Logger, USFS at odds about logs from Plumas County fire
By Jane Braxton Little, Sacramento Bee
GREENVILLE – Four years after the Moonlight fire roared through 65,000 acres of forest near this Plumas County town, the damage continues to sear the rural community.
A local logger is challenging the U.S. Forest Service about logs removed from the burned area.
How this dispute is resolved could affect the economic future of this timber-dependent town, and local leaders are waiting on the outcome of a meeting today between the logger and the agency’s regional forester to try to resolve the issue.
Randy Pew, owner of the logging company that bought the charred timber, has criticized the Forest Service for “grossly erroneous estimates” of the quantity and quality of the material he harvested to sell to a local sawmill.

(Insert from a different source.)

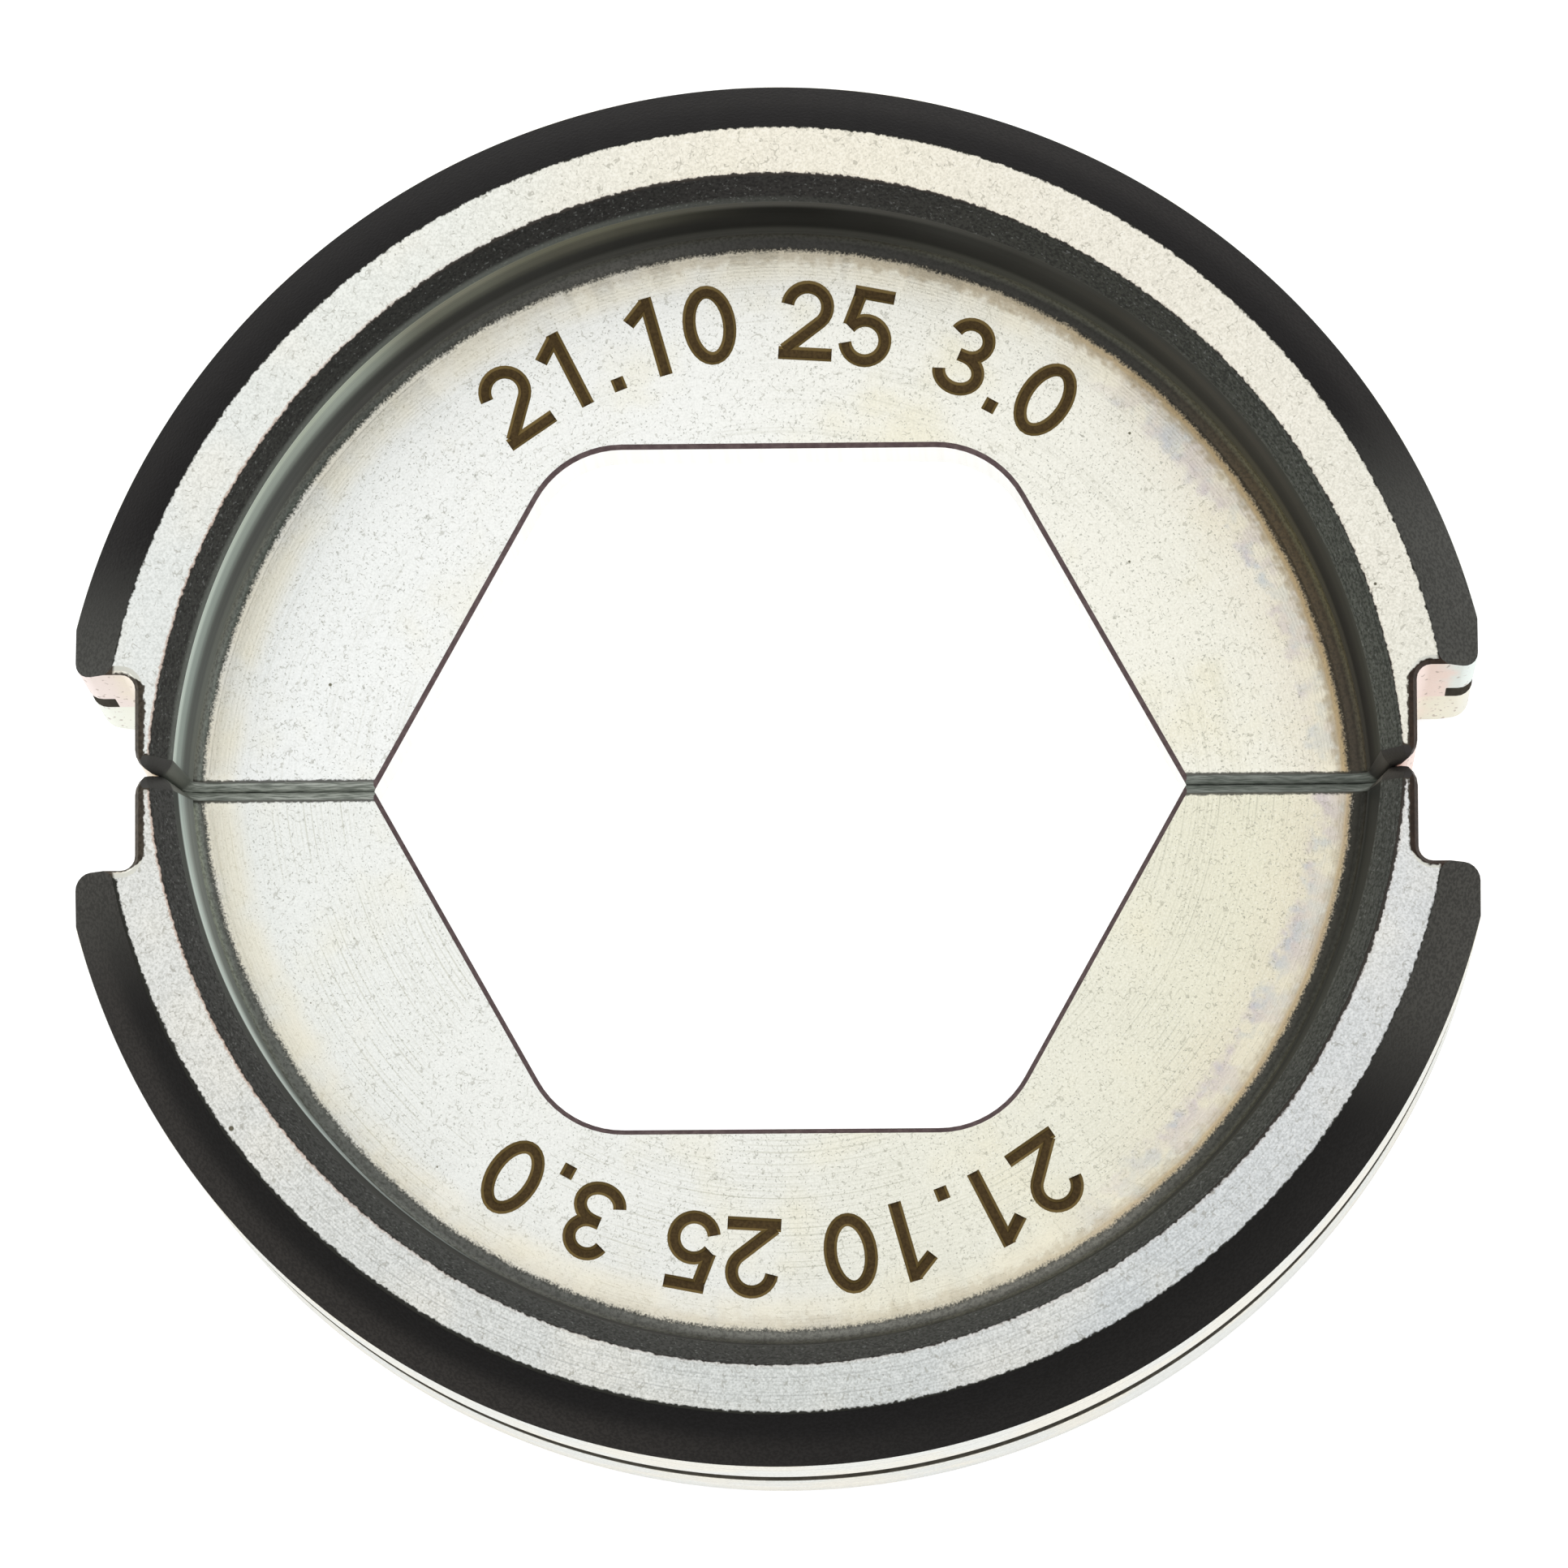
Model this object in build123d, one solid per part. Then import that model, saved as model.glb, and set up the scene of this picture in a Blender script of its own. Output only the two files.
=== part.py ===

The agency overestimated the volume of marketable logs by as much as 90 percent, Pew said.
In August, he filed a claim with the Forest Service for partial damages totaling $375,725. He plans to file another one claiming damages of an additional $1 million or more, he said.
“Their estimates were off by thousands of truckloads of logs,” said Pew. He was recognized by the Forest Resources Association as national outstanding logger of 2001.
Forest Service officials in California have rejected Pew’s claim, citing loggers’ responsibility to make their own estimates of the material available before submitting bids to buy it.